If the metal work function (${\displaystyle \phi _{m}}$) is larger than that of the semiconductor (${\displaystyle \phi _{s}}$), that is ${\displaystyle \phi _{m}>\phi _{s}}$, the electrons will flow from the semiconductor to the metal, thereby lowering the semiconductor Fermi level and increasing that of the metal. Under equilibrium the work function difference vanishes and the Fermi levels align across the interface. A Helmholtz double layer will be formed near the junction, in which the metal is negatively charged and the semiconductor is positively charged due to this electrostatic induction. Consequently, a net electric field ${\displaystyle {\vec {E}}}$ is established from the semiconductor to the metal. Due to the low concentration of free charge carriers in the semiconductor, the electric field cannot be effectively screened (unlike in the metal where ${\displaystyle E=0}$ in the bulk). This causes the formation of a depletion region near the semiconductor surface. In this region, the energy band edges in the semiconductor bend upwards as a result of the accumulated charge and the associated electric field between the semiconductor and the metal surface.

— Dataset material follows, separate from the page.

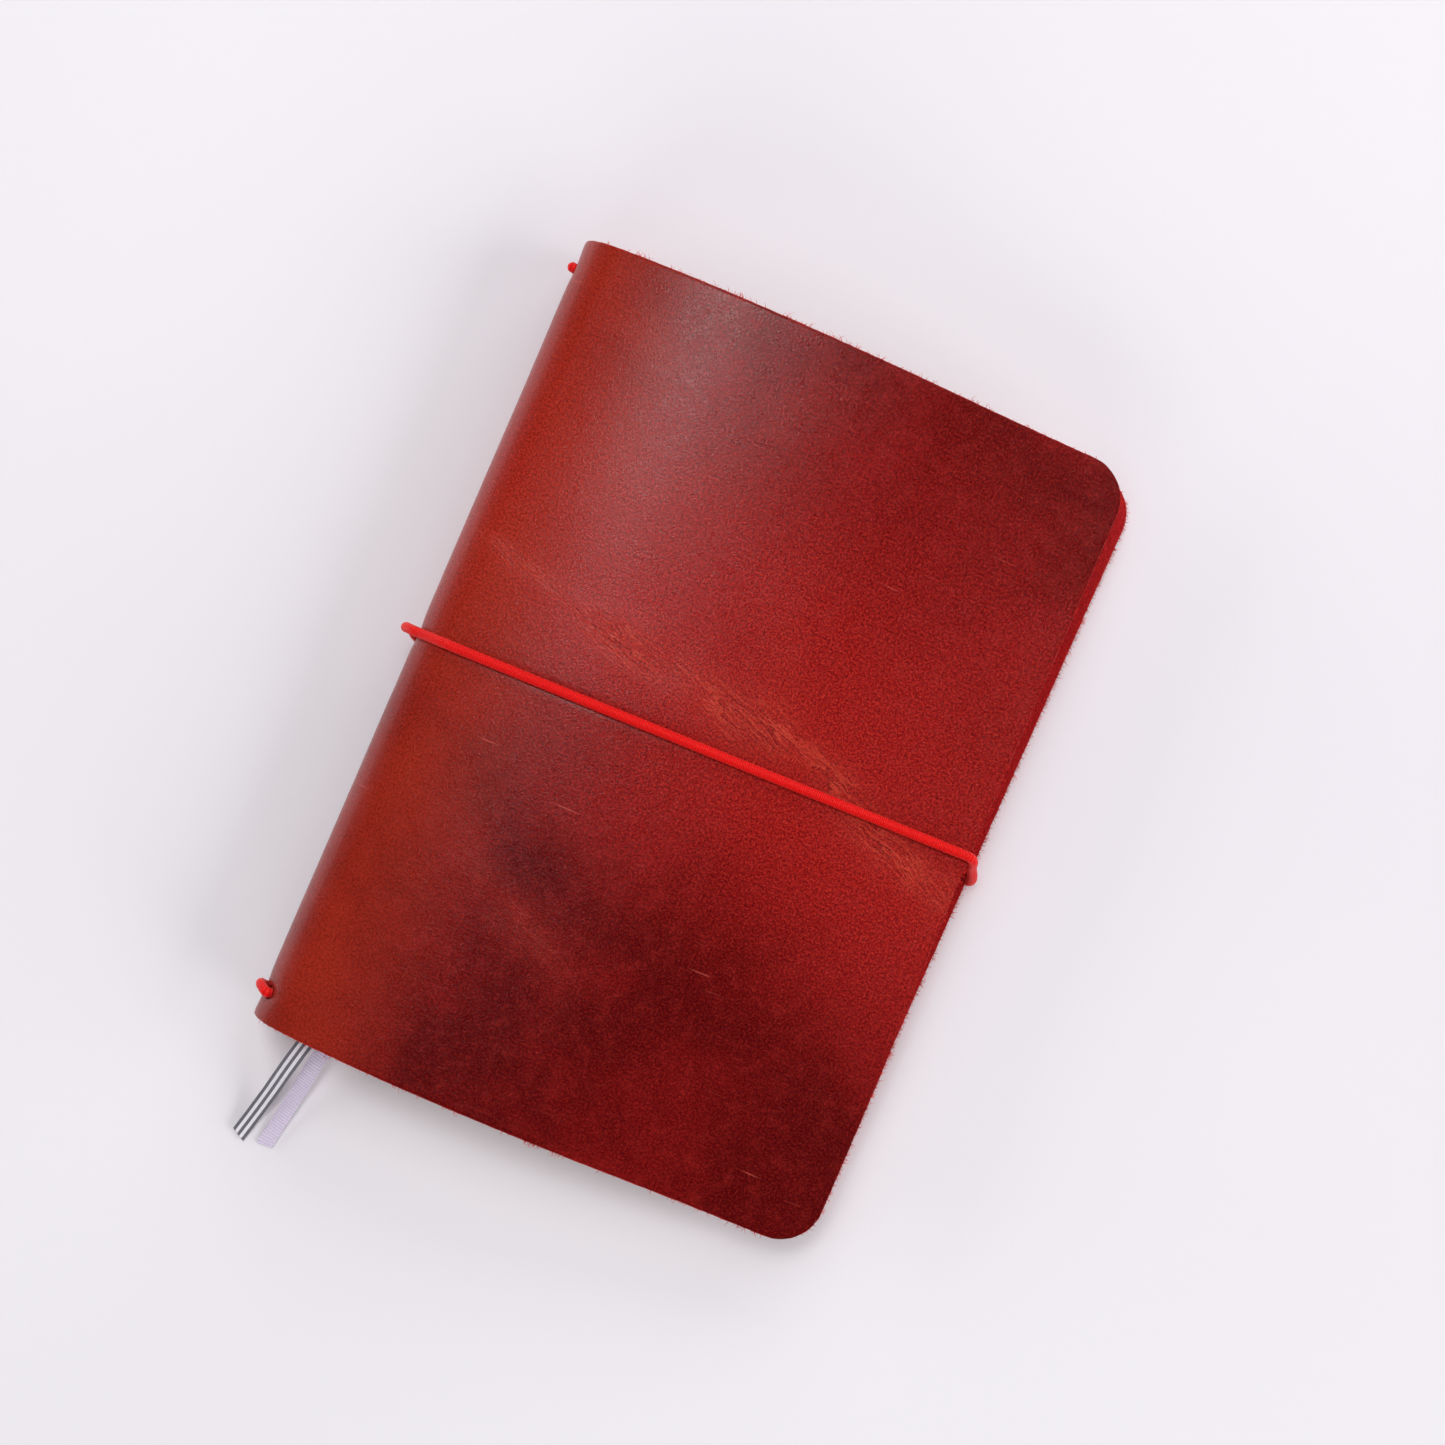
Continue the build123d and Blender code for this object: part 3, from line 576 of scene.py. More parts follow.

In the case of ${\displaystyle \phi _{m}<\phi _{s}}$, electrons are shared from the metal to the semiconductor, resulting in an electric field that points in the opposite direction. Hence, the band bending is downward as can be seen in the bottom right of Figure 1.

One can envision the direction of bending by considering the electrostatic energy experienced by an electron as it moves across the interface. When ${\displaystyle \phi _{m}>\phi _{s}}$, the metal develops a negative charge. An electron moving from the semiconductor to the metal therefore experiences a growing repulsion as it approaches the interface. It follows that its potential energy rises and hence the band bending is upwards. In the case of ${\displaystyle \phi _{m}<\phi _{s}}$, the semiconductor carries a negative charge, forming a so-called accumulation layer and leaving a positive charge on the metal surface. An electric field develops from the metal to the semiconductor which drives the electrons towards the metal. By moving closer to the metal the electron could thus lower its potential energy. The result is that the semiconductor energy band bends downwards towards the metal surface.

Despite being energetically unfavourable, surface states may exist on a clean semiconductor surface due to the termination of the material's lattice periodicity. Band bending can also be induced in the energy bands of such surface states. A schematic of an ideal band diagram near the surface of a clean semiconductor in and out of equilibrium with its surface states is shown in Figure 2 . The unpaired electrons in the dangling bonds of the surface atoms interact with each other to form an electronic state with a narrow energy band, located somewhere within the band gap of the bulk material. For simplicity, the surface state band is assumed to be half-filled with its Fermi level located at the mid-gap energy of the bulk. Furthermore, doping is taken to not be of influence to the surface states. This is a valid approximation since the dopant concentration is low.

For intrinsic semiconductors (undoped), the valence band is fully filled with electrons, whilst the conduction band is completely empty. The Fermi level is thus located in the middle of the band gap, the same as that of the surface states, and hence there is no charge transfer between the bulk and the surface. As a result no band bending occurs. If the semiconductor is doped, the Fermi level of the bulk is shifted with respect to that of the undoped semiconductor by the introduction of dopant eigenstates within the band gap. It is shifted up for n-doped semiconductors (closer to the conduction band) and down in case of p-doping (nearing the valence band). In disequilibrium, the Fermi energy is thus lower or higher than that of the surface states for p- and n-doping, respectively. Due to the energy difference, electrons will flow from the bulk to the surface or vice versa until the Fermi levels become aligned at equilibrium. The result is that, for n-doping, the energy bands bend upward, whereas they bend downwards for p-doped semiconductors. Note that the density of surface states is large (${\displaystyle \sim 10^{15}{\text{ cm}}^{-2}}$) in comparison with the dopant concentration in the bulk (${\displaystyle \sim 10^{8}-10^{12}{\text{ cm}}^{-2}}$). Therefore, the Fermi energy of the semiconductor is almost independent of the bulk dopant concentration and is instead determined by the surface states. This is called Fermi level pinning.